My Vision Zero Action Plan, http://content.tfl.gov.uk/vision-zero-action-plan.pdf, recognises that vehicles with larger engines, including heavy goods vehicles and buses, present the greatest risk to people walking, cycling and riding motorcycles.
That is why I have asked Transport for London (TfL) to introduce a world leading Bus Safety Standard to be applied across the entire bus fleet, which will be incorporated into all new bus operator contracts. TfL are also launching the world’s first Direct Vision Standard for Heavy Goods Vehicles (HGVs) and are working as part of the London Freight Enforcement Partnership to further understand and improve HGV safety standards.
It is also recognised that vehicles with larger engines are not necessarily larger vehicles, but are potentially more powerful private vehicles more able and likely to travel at inappropriately high speed. It is for this reason that TfL and the Metropolitan Police are redoubling their efforts to crack down on excess speed on London’s streets.

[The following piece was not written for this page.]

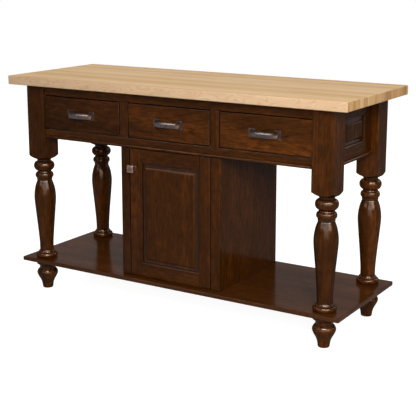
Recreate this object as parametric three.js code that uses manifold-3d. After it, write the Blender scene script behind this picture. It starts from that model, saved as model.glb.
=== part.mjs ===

Personal injury road traffic collisions are reported to TfL by the police in accordance with national STATS20 instructions. Transport for London undertakes detailed analysis of each collision that results in death and serious injury, including the characteristics of the vehicles involved. As part of the national STATS20 review, TfL is also working with the Department for Transport to improve the reporting of the engine capacity of vehicles involved in collisions.